Он приподнимает голову, вытягивает шею – впервые пытается осмотреть комнату. И правда, окна здесь нет, почти нет мебели, только небольшой столик и стул в дальнем левом углу, если смотреть от кровати, где он лежит. Стены обиты такой же серой стеганой, словно одеяло, материей, как и потолок. Даже дверь напротив изножья кровати обита так же. Только пол пощадили, будто пытаясь скрасить однообразие всего остального: он укрыт толстым тускло-розовым, почти телесного цвета, ковром; такой оттенок художники когда-то называли «цвет увядающей розы». Стеганое одеяло… обивка… тюрьма… он не улавливал связи, но уставился в глаза женщины-врача, и она, как видно, догадалась о том, чего он не смог выразить словами.
– Это – для тишины. Последнее слово науки. Акустическая изоляция. Мы переведем вас, как только вы начнете выздоравливать.
– Часы.
– Да. – Она указала рукой. Они висели на стене позади него, слева, ближе к углу комнаты, нелепо вычурные и разукрашенные швейцарские часы с кукушкой; там были и альпийские взгорья, и целый сонм неясных фигур – крестьяне, коровы, альпийские пастушьи рожки, эдельвейсы и Бог знает что еще; все это было выточено и вырезано на каждом свободном дюйме коричневого деревянного циферблата. – Их оставил нам предыдущий пациент. Джентльмен из Ирландии. Мы подумали, они несколько оживят обстановку.
– Но они ужасны.
– Они не будут вас беспокоить. Мы отсоединили ударный механизм. Они больше не кукуют.

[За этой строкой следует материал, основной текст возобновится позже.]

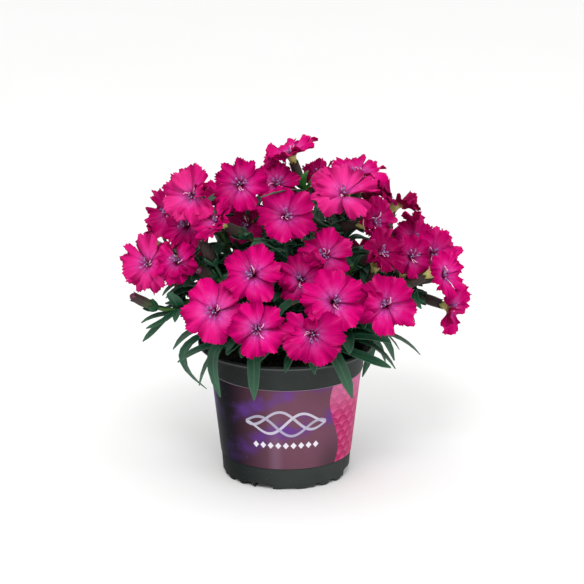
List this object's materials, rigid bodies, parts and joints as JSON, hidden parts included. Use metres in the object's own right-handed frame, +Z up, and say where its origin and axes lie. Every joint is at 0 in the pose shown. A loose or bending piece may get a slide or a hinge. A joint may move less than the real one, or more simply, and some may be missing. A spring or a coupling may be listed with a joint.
{
  "type": "potted dianthus plant",
  "caption": "Mounded dianthus in full bloom, toothed magenta petals over narrow blue-green leaves, growing in a round tapered plastic pot with a printed sleeve; stands on its base.",
  "frame": {"origin": "the middle of the pot's base, on the surface it stands on", "axes": "+Z up the pot's axis; -Y towards the front, where the fullest blooms face; +X to the right as seen from the front"},
  "size_m": [0.2363, 0.2092, 0.2322],
  "materials": {
    "pot_plastic": "satin",
    "printed_sleeve": "satin",
    "potting_soil": "matte",
    "foliage": "matte",
    "petals": "matte"
  },
  "bodies": {
    "root": {"pot": "pot_plastic", "sleeve": "printed_sleeve", "soil": "potting_soil", "shoot_01": "foliage", "shoot_02": "foliage", "shoot_03": "foliage", "shoot_04": "foliage", "shoot_05": "foliage", "shoot_06": "foliage", "shoot_07": "foliage", "shoot_08": "foliage", "shoot_09": "foliage", "shoot_10": "foliage", "shoot_11": "foliage", "bloom_01_1": "petals", "bloom_01_2": "petals", "bloom_01_3": "petals", "bloom_02_1": "petals", "bloom_02_2": "petals", "bloom_02_3": "petals", "bloom_02_4": "petals", "bloom_03_1": "petals", "bloom_03_2": "petals", "bloom_03_3": "petals", "bloom_03_4": "petals", "bloom_04_1": "petals", "bloom_04_2": "petals", "bloom_04_3": "petals", "bloom_05_1": "petals", "bloom_05_2": "petals", "bloom_05_3": "petals", "bloom_05_4": "petals", "bloom_06_1": "petals", "bloom_06_2": "petals", "bloom_06_3": "petals", "bloom_06_4": "petals", "bloom_07_1": "petals", "bloom_07_2": "petals", "bloom_07_3": "petals", "bloom_07_4": "petals", "bloom_07_5": "petals", "bloom_08_1": "petals", "bloom_08_2": "petals", "bloom_08_3": "petals", "bloom_08_4": "petals", "bloom_08_5": "petals", "bloom_08_6": "petals", "bloom_09_1": "petals", "bloom_09_2": "petals", "bloom_09_3": "petals", "bloom_09_4": "petals", "bloom_10_1": "petals", "bloom_10_2": "petals", "bloom_10_3": "petals", "bloom_10_4": "petals", "bloom_10_5": "petals", "bloom_11_1": "petals", "bloom_11_2": "petals", "bloom_11_3": "petals", "bloom_11_4": "petals"}
  },
  "joints": []
}
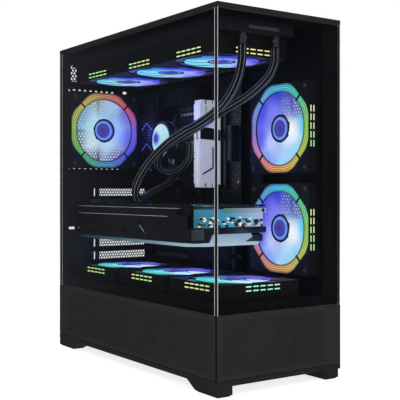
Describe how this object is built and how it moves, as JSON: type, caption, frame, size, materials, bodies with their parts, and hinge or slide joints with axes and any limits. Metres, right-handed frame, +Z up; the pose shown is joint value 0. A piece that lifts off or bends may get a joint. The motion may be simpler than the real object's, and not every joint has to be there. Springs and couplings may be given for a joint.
{
  "type": "desktop computer tower",
  "caption": "Desktop computer tower: steel case with tinted glass side and front, lit fans, liquid-cooled processor, graphics card and power supply inside.",
  "frame": {"origin": "middle of the case's footprint, on the floor under the rubber feet", "axes": "+Z up, the front faces -Y, the glass side faces -X, the rear connectors face +Y"},
  "size_m": [0.197, 0.422, 0.462],
  "materials": {
    "case_steel": "fine matt black powder coat",
    "panel_steel": "matt charcoal powder coat, finely perforated",
    "case_plastic": "fine-grained black",
    "tinted_glass": "dark tinted, polished, tempered",
    "foot_rubber": "matt black",
    "filter_mesh": "fine black nylon mesh",
    "fan_plastic": "satin black",
    "fan_blade": "frosted translucent, lit from the hub",
    "radiator_metal": "satin black",
    "hose_sleeve": "black braided sleeve",
    "pump_shell": "frosted, lit cyan",
    "board_laminate": "black circuit board",
    "memory_white": "satin white",
    "heatsink_metal": "dark anodised with lit lines",
    "card_plastic": "satin black",
    "card_metal": "black anodised, brushed",
    "supply_metal": "wrinkle black"
  },
  "bodies": {
    "root": {"base_trim": "case_plastic", "foot_pad_front_left": "foot_rubber", "foot_pad_front_right": "foot_rubber", "foot_pad_rear_left": "foot_rubber", "foot_pad_rear_right": "foot_rubber", "chassis_floor": "case_steel", "rear_wall": "case_steel", "motherboard_tray": "case_steel", "psu_shroud": "case_steel", "top_frame": "case_steel", "front_pillar": "case_steel", "top_cover": "case_plastic", "io_board": "board_laminate", "radiator": "radiator_metal", "hose_outer": "hose_sleeve", "hose_inner": "hose_sleeve", "pump_head": "pump_shell", "motherboard": "board_laminate", "memory_stick_front": "memory_white", "memory_stick_rear": "memory_white", "board_heatsink": "heatsink_metal", "graphics_card_body": "card_plastic", "graphics_card_backplate": "card_metal", "slot_cover_upper": "card_metal", "slot_covers_lower": "card_metal", "power_supply": "supply_metal", "drive_cage": "case_steel", "drive_tray": "case_plastic", "fan_frame_top_front": "fan_plastic", "fan_frame_top_middle": "fan_plastic", "fan_frame_top_rear": "fan_plastic", "fan_frame_bottom_front": "fan_plastic", "fan_frame_bottom_middle": "fan_plastic", "fan_frame_bottom_rear": "fan_plastic", "fan_frame_side_lower": "fan_plastic", "fan_frame_side_upper": "fan_plastic", "fan_frame_rear": "fan_plastic"},
    "fan_rotor_top_front": {"fan_rotor_top_front": "fan_blade"},
    "fan_rotor_top_middle": {"fan_rotor_top_middle": "fan_blade"},
    "fan_rotor_top_rear": {"fan_rotor_top_rear": "fan_blade"},
    "fan_rotor_bottom_front": {"fan_rotor_bottom_front": "fan_blade"},
    "fan_rotor_bottom_middle": {"fan_rotor_bottom_middle": "fan_blade"},
    "fan_rotor_bottom_rear": {"fan_rotor_bottom_rear": "fan_blade"},
    "fan_rotor_side_lower": {"fan_rotor_side_lower": "fan_blade"},
    "fan_rotor_side_upper": {"fan_rotor_side_upper": "fan_blade"},
    "fan_rotor_rear": {"fan_rotor_rear": "fan_blade"},
    "graphics_card_rotor_front": {"graphics_card_rotor_front": "card_plastic"},
    "graphics_card_rotor_middle": {"graphics_card_rotor_middle": "card_plastic"},
    "graphics_card_rotor_rear": {"graphics_card_rotor_rear": "card_plastic"},
    "power_supply_rotor": {"power_supply_rotor": "case_plastic"},
    "power_button": {"power_button": "case_plastic"},
    "reset_button": {"reset_button": "case_plastic"},
    "side_glass": {"side_glass": "tinted_glass"},
    "front_glass": {"front_glass": "tinted_glass"},
    "lower_side_panel": {"lower_side_panel": "panel_steel"},
    "lower_front_panel": {"lower_front_panel": "panel_steel"},
    "right_panel": {"right_panel": "panel_steel"},
    "top_filter": {"top_filter": "filter_mesh"},
    "bottom_filter": {"bottom_filter": "filter_mesh"},
    "power_supply_switch": {"power_supply_switch": "case_plastic"}
  },
  "joints": [
    {"name": "fan_top_front_spin", "type": "hinge", "parent": "root", "child": "fan_rotor_top_front", "pos_m": [-0.0275, -0.123, 0.4205], "axis": [0, 0, -1], "continuous": true},
    {"name": "fan_top_middle_spin", "type": "hinge", "parent": "root", "child": "fan_rotor_top_middle", "pos_m": [-0.0275, -0.003, 0.4205], "axis": [0, 0, -1], "continuous": true},
    {"name": "fan_top_rear_spin", "type": "hinge", "parent": "root", "child": "fan_rotor_top_rear", "pos_m": [-0.0275, 0.117, 0.4205], "axis": [0, 0, -1], "continuous": true},
    {"name": "fan_bottom_front_spin", "type": "hinge", "parent": "root", "child": "fan_rotor_bottom_front", "pos_m": [-0.0205, -0.139, 0.1167], "axis": [0, 0, 1], "continuous": true},
    {"name": "fan_bottom_middle_spin", "type": "hinge", "parent": "root", "child": "fan_rotor_bottom_middle", "pos_m": [-0.0205, -0.006, 0.1167], "axis": [0, 0, 1], "continuous": true},
    {"name": "fan_bottom_rear_spin", "type": "hinge", "parent": "root", "child": "fan_rotor_bottom_rear", "pos_m": [-0.0205, 0.127, 0.1167], "axis": [0, 0, 1], "continuous": true},
    {"name": "fan_side_lower_spin", "type": "hinge", "parent": "root", "child": "fan_rotor_side_lower", "pos_m": [0.066, -0.14, 0.192], "axis": [-1, 0, 0], "continuous": true},
    {"name": "fan_side_upper_spin", "type": "hinge", "parent": "root", "child": "fan_rotor_side_upper", "pos_m": [0.066, -0.14, 0.325], "axis": [-1, 0, 0], "continuous": true},
    {"name": "fan_rear_spin", "type": "hinge", "parent": "root", "child": "fan_rotor_rear", "pos_m": [-0.0325, 0.1955, 0.338], "axis": [0, -1, 0], "continuous": true},
    {"name": "graphics_card_front_spin", "type": "hinge", "parent": "root", "child": "graphics_card_rotor_front", "pos_m": [-0.0095, -0.066, 0.1765], "axis": [0, 0, -1], "continuous": true},
    {"name": "graphics_card_middle_spin", "type": "hinge", "parent": "root", "child": "graphics_card_rotor_middle", "pos_m": [-0.0095, 0.037, 0.1765], "axis": [0, 0, -1], "continuous": true},
    {"name": "graphics_card_rear_spin", "type": "hinge", "parent": "root", "child": "graphics_card_rotor_rear", "pos_m": [-0.0095, 0.14, 0.1765], "axis": [0, 0, -1], "continuous": true},
    {"name": "power_supply_fan_spin", "type": "hinge", "parent": "root", "child": "power_supply_rotor", "pos_m": [0.0005, 0.13775, 0.03], "axis": [0, 0, -1], "continuous": true},
    {"name": "power_button_press", "type": "slide", "parent": "root", "child": "power_button", "axis": [0, 0, -1], "range_m": [0, 0.0015], "stiffness_N_per_m": 400},
    {"name": "reset_button_press", "type": "slide", "parent": "root", "child": "reset_button", "axis": [0, 0, -1], "range_m": [0, 0.0012], "stiffness_N_per_m": 300},
    {"name": "side_glass_pull", "type": "slide", "parent": "root", "child": "side_glass", "axis": [-1, 0, 0], "range_m": [0, 0.06]},
    {"name": "front_glass_pull", "type": "slide", "parent": "root", "child": "front_glass", "axis": [0, -1, 0], "range_m": [0, 0.06]},
    {"name": "lower_side_panel_pull", "type": "slide", "parent": "root", "child": "lower_side_panel", "axis": [-1, 0, 0], "range_m": [0, 0.05]},
    {"name": "lower_front_panel_pull", "type": "slide", "parent": "root", "child": "lower_front_panel", "axis": [0, -1, 0], "range_m": [0, 0.05]},
    {"name": "right_panel_pull", "type": "slide", "parent": "root", "child": "right_panel", "axis": [1, 0, 0], "range_m": [0, 0.06]},
    {"name": "top_filter_lift", "type": "slide", "parent": "root", "child": "top_filter", "axis": [0, 0, 1], "range_m": [0, 0.04]},
    {"name": "bottom_filter_pull", "type": "slide", "parent": "root", "child": "bottom_filter", "axis": [0, 1, 0], "range_m": [0, 0.14]},
    {"name": "power_supply_switch_rock", "type": "hinge", "parent": "root", "child": "power_supply_switch", "pos_m": [-0.0355, 0.20425, 0.042], "axis": [1, 0, 0], "range_deg": [-6, 6]}
  ]
}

Он не отводил взгляда от кошмарных часов, от их безумно перегруженного циферблата, цепей и гирь, напоминающих выпавшие внутренности. Они его очень беспокоили, символизируя что-то, чего он боялся, хотя и не мог сказать почему; они были аномалией, неуместным напоминанием обо всем, чего он не мог вспомнить.
– А он вылечился?
– Его случай был очень сложным.
Он поворачивает голову и снова смотрит на врача:
– Не вылечился?
– Я расскажу вам о нем, когда вы почувствуете себя лучше.
Он пытается переварить сказанное:
– А это не…
– «Не» – что?
– Сумасшедшие?
– Господи, конечно нет! Вы так же разумны, как и я. Возможно, даже больше, чем я.